Requirement: Using the listing below, please gather every line containing the word "with".

Information shown:

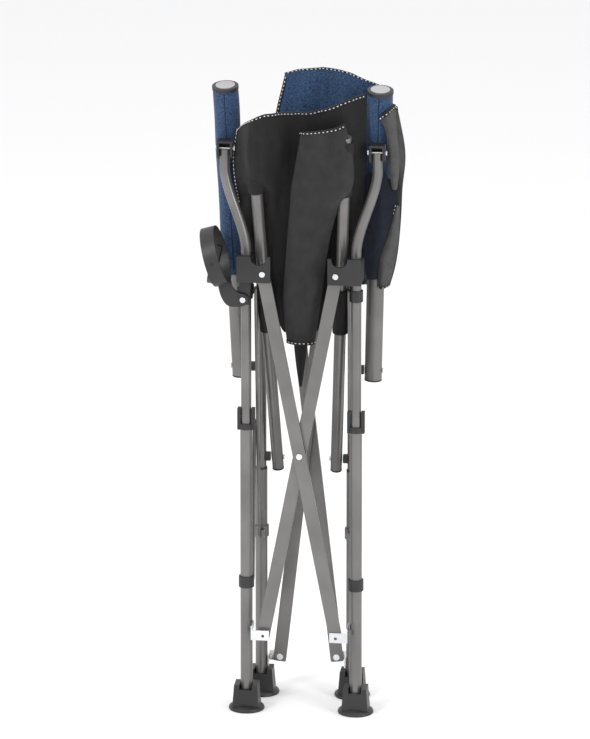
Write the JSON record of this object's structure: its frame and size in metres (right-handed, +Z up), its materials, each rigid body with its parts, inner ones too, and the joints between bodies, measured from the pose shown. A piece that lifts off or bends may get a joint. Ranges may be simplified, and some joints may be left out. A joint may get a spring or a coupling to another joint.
{
  "type": "folding camp chair",
  "caption": "Folding camp chair with a tubular frame, padded arms, fabric seat and back and a swing-out cup ring, modelled folded and standing on its feet.",
  "frame": {"origin": "middle of the folded footprint box, on the ground", "axes": "+Z up, -Y towards the front, +X to the right as seen from the front"},
  "size_m": [0.3012, 0.1756, 1.0017],
  "materials": {
    "tube": "satin powder coat",
    "fitting": "satin moulded",
    "zinc": "zinc plated",
    "blue_cloth": "coated woven polyester",
    "charcoal_cloth": "coated woven polyester",
    "black_webbing": "binding tape",
    "white_thread": "sewing thread",
    "arm_cap": "satin moulded"
  },
  "bodies": {
    "rear_leg_left": {"rear_foot_left": "fitting", "rear_leg_left": "tube", "rear_leg_collar_left": "fitting", "rear_leg_lug_left": "tube", "rear_leg_angle_left": "zinc"},
    "back_post_left": {"back_post_left": "tube", "back_fabric": "blue_cloth"},
    "slide_hub_left": {"rear_slide_hub_left": "fitting"},
    "arm_left": {"arm_tube_left": "tube", "arm_sleeve_left": "blue_cloth", "arm_cap_left": "arm_cap", "arm_clevis_left": "fitting", "arm_pin_left": "zinc"},
    "front_post_left": {"front_post_left": "tube", "seat_hub_left": "fitting", "seat_hub_pin_left": "zinc", "side_bar_ring_left": "fitting", "cup_clamp": "fitting", "cup_rivet": "zinc"},
    "front_leg_left": {"front_foot_left": "fitting", "front_leg_left": "tube", "front_leg_collar_left": "fitting", "strut_ring_left": "fitting", "leg_bracket_left": "zinc"},
    "front_bar_left": {"front_cross_bar_left": "tube", "crossing_rivet": "zinc"},
    "rear_bar_left": {"rear_cross_bar_left": "tube"},
    "side_bar_left": {"side_long_bar_left": "tube"},
    "strut_left": {"side_strut_left": "tube"},
    "seat_rail_left": {"seat_rail_left": "tube", "seat_fabric": "charcoal_cloth"},
    "rear_leg_right": {"rear_foot_right": "fitting", "rear_leg_right": "tube", "rear_leg_collar_right": "fitting", "rear_leg_lug_right": "tube", "rear_leg_angle_right": "zinc"},
    "back_post_right": {"back_post_right": "tube", "back_wing": "charcoal_cloth"},
    "slide_hub_right": {"rear_slide_hub_right": "fitting"},
    "arm_right": {"arm_tube_right": "tube", "arm_sleeve_right": "blue_cloth", "arm_cap_right": "arm_cap", "arm_clevis_right": "fitting", "arm_pin_right": "zinc"},
    "front_post_right": {"front_post_right": "tube", "seat_hub_right": "fitting", "seat_hub_pin_right": "zinc", "side_bar_ring_right": "fitting"},
    "front_leg_right": {"front_foot_right": "fitting", "front_leg_right": "tube", "front_leg_collar_right": "fitting", "strut_ring_right": "fitting", "leg_bracket_right": "zinc"},
    "front_bar_right": {"front_cross_bar_right": "tube"},
    "rear_bar_right": {"rear_cross_bar_right": "tube"},
    "side_bar_right": {"side_long_bar_right": "tube"},
    "strut_right": {"side_strut_right": "tube"},
    "seat_rail_right": {"seat_rail_right": "tube"},
    "cup_ring": {"cup_ring": "fitting"},
    "cup_loop": {"cup_loop": "fitting"}
  },
  "joints": [
    {"name": "back_post_rise_left", "type": "slide", "parent": "rear_leg_left", "child": "back_post_left", "axis": [0, 0, 1], "range_m": [0, 0.13026]},
    {"name": "frame_spread", "type": "slide", "parent": "back_post_left", "child": "back_post_right", "axis": [1, 0, 0], "range_m": [0, 0.3191], "deforming": ["back_fabric"]},
    {"name": "back_post_rise_right", "type": "slide", "parent": "back_post_right", "child": "rear_leg_right", "axis": [0, 0, -1], "range_m": [0, 0.13026]},
    {"name": "rear_hub_slide_left", "type": "slide", "parent": "back_post_left", "child": "slide_hub_left", "axis": [0, 0, -1], "range_m": [0, 0.23839]},
    {"name": "arm_fold_left", "type": "hinge", "parent": "back_post_left", "child": "arm_left", "pos_m": [-0.10037, 0.05625, 0.531], "axis": [1, 0, 0], "range_deg": [0, 67.95]},
    {"name": "front_post_level_left", "type": "hinge", "parent": "arm_left", "child": "front_post_left", "pos_m": [-0.11437, -0.02375, 0.902], "axis": [-1, 0, 0], "range_deg": [0, 67.95]},
    {"name": "front_leg_telescope_left", "type": "slide", "parent": "front_post_left", "child": "front_leg_left", "axis": [0, 0, 1], "range_m": [0, 0.17535]},
    {"name": "front_bar_swing_left", "type": "hinge", "parent": "front_post_left", "child": "front_bar_left", "pos_m": [-0.05387, -0.04675, 0.7125], "axis": [0, -1, 0], "range_deg": [0, 35.67]},
    {"name": "rear_bar_swing_left", "type": "hinge", "parent": "rear_leg_left", "child": "rear_bar_left", "pos_m": [-0.04137, 0.07425, 0.054], "axis": [0, 1, 0], "range_deg": [0, 24.64]},
    {"name": "side_bar_swing_left", "type": "hinge", "parent": "rear_leg_left", "child": "side_bar_left", "pos_m": [-0.06937, 0.03825, 0.2657], "axis": [1, 0, 0], "range_deg": [0, 49.36]},
    {"name": "strut_swing_left", "type": "hinge", "parent": "front_leg_left", "child": "strut_left", "pos_m": [-0.07437, -0.00575, 0.208], "axis": [-1, 0, 0], "range_deg": [0, 42.55]},
    {"name": "rear_hub_slide_right", "type": "slide", "parent": "back_post_right", "child": "slide_hub_right", "axis": [0, 0, -1], "range_m": [0, 0.23839]},
    {"name": "arm_fold_right", "type": "hinge", "parent": "back_post_right", "child": "arm_right", "pos_m": [0.10563, 0.05625, 0.531], "axis": [1, 0, 0], "range_deg": [0, 67.95]},
    {"name": "front_post_level_right", "type": "hinge", "parent": "arm_right", "child": "front_post_right", "pos_m": [0.11963, -0.02375, 0.902], "axis": [-1, 0, 0], "range_deg": [0, 67.95]},
    {"name": "front_leg_telescope_right", "type": "slide", "parent": "front_post_right", "child": "front_leg_right", "axis": [0, 0, 1], "range_m": [0, 0.17535]},
    {"name": "front_bar_swing_right", "type": "hinge", "parent": "front_post_right", "child": "front_bar_right", "pos_m": [0.05913, -0.04675, 0.7125], "axis": [0, 1, 0], "range_deg": [0, 35.67]},
    {"name": "rear_bar_swing_right", "type": "hinge", "parent": "rear_leg_right", "child": "rear_bar_right", "pos_m": [0.04663, 0.07425, 0.054], "axis": [0, -1, 0], "range_deg": [0, 24.64]},
    {"name": "side_bar_swing_right", "type": "hinge", "parent": "rear_leg_right", "child": "side_bar_right", "pos_m": [0.07463, 0.03825, 0.2657], "axis": [1, 0, 0], "range_deg": [0, 49.36]},
    {"name": "strut_swing_right", "type": "hinge", "parent": "front_leg_right", "child": "strut_right", "pos_m": [0.07963, -0.00575, 0.208], "axis": [-1, 0, 0], "range_deg": [0, 42.55]},
    {"name": "seat_rail_fold_left", "type": "hinge", "parent": "back_post_left", "child": "seat_rail_left", "pos_m": [-0.04337, 0.05625, 0.386], "axis": [1, 0, 0], "range_deg": [0, 71.74]},
    {"name": "seat_rail_spread", "type": "slide", "parent": "seat_rail_left", "child": "seat_rail_right", "axis": [1, 0, 0], "range_m": [0, 0.31974], "deforming": ["seat_fabric"]},
    {"name": "cup_ring_fold", "type": "hinge", "parent": "front_post_left", "child": "cup_ring", "pos_m": [-0.08537, -0.04175, 0.667], "axis": [0, -1, 0], "range_deg": [0, 74]},
    {"name": "cup_loop_swing", "type": "hinge", "parent": "cup_ring", "child": "cup_loop", "pos_m": [-0.12737, -0.04175, 0.735], "axis": [0, 1, 0], "range_deg": [0, 63]}
  ],
  "couplings": [
    {"joint": "back_post_rise_left", "follows": "frame_spread", "ratio": 0.4074},
    {"joint": "back_post_rise_right", "follows": "frame_spread", "ratio": 0.4074},
    {"joint": "rear_hub_slide_left", "follows": "frame_spread", "ratio": 0.74558},
    {"joint": "arm_fold_left", "follows": "frame_spread", "rad_per_m": 3.7093},
    {"joint": "front_post_level_left", "follows": "frame_spread", "rad_per_m": 3.7093},
    {"joint": "front_leg_telescope_left", "follows": "frame_spread", "ratio": 0.54842},
    {"joint": "front_bar_swing_left", "follows": "frame_spread", "rad_per_m": 1.947},
    {"joint": "rear_bar_swing_left", "follows": "frame_spread", "rad_per_m": 1.345},
    {"joint": "side_bar_swing_left", "follows": "frame_spread", "rad_per_m": 2.6945},
    {"joint": "strut_swing_left", "follows": "frame_spread", "rad_per_m": 2.3226},
    {"joint": "rear_hub_slide_right", "follows": "frame_spread", "ratio": 0.74558},
    {"joint": "arm_fold_right", "follows": "frame_spread", "rad_per_m": 3.7093},
    {"joint": "front_post_level_right", "follows": "frame_spread", "rad_per_m": 3.7093},
    {"joint": "front_leg_telescope_right", "follows": "frame_spread", "ratio": 0.54842},
    {"joint": "front_bar_swing_right", "follows": "frame_spread", "rad_per_m": 1.947},
    {"joint": "rear_bar_swing_right", "follows": "frame_spread", "rad_per_m": 1.345},
    {"joint": "side_bar_swing_right", "follows": "frame_spread", "rad_per_m": 2.6945},
    {"joint": "strut_swing_right", "follows": "frame_spread", "rad_per_m": 2.3226},
    {"joint": "seat_rail_fold_left", "follows": "frame_spread", "rad_per_m": 3.9162},
    {"joint": "seat_rail_spread", "follows": "frame_spread", "ratio": 1}
  ]
}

Expected answer:
Write the JSON record of this object's structure: its frame and size in metres (right-handed, +Z up), its materials, each rigid body with its parts, inner ones too, and the joints between bodies, measured from the pose shown. A piece that lifts off or bends may get a joint. Ranges may be simplified, and some joints may be left out. A joint may get a spring or a coupling to another joint.
  "caption": "Folding camp chair with a tubular frame, padded arms, fabric seat and back and a swing-out cup ring, modelled folded and standing on its feet.",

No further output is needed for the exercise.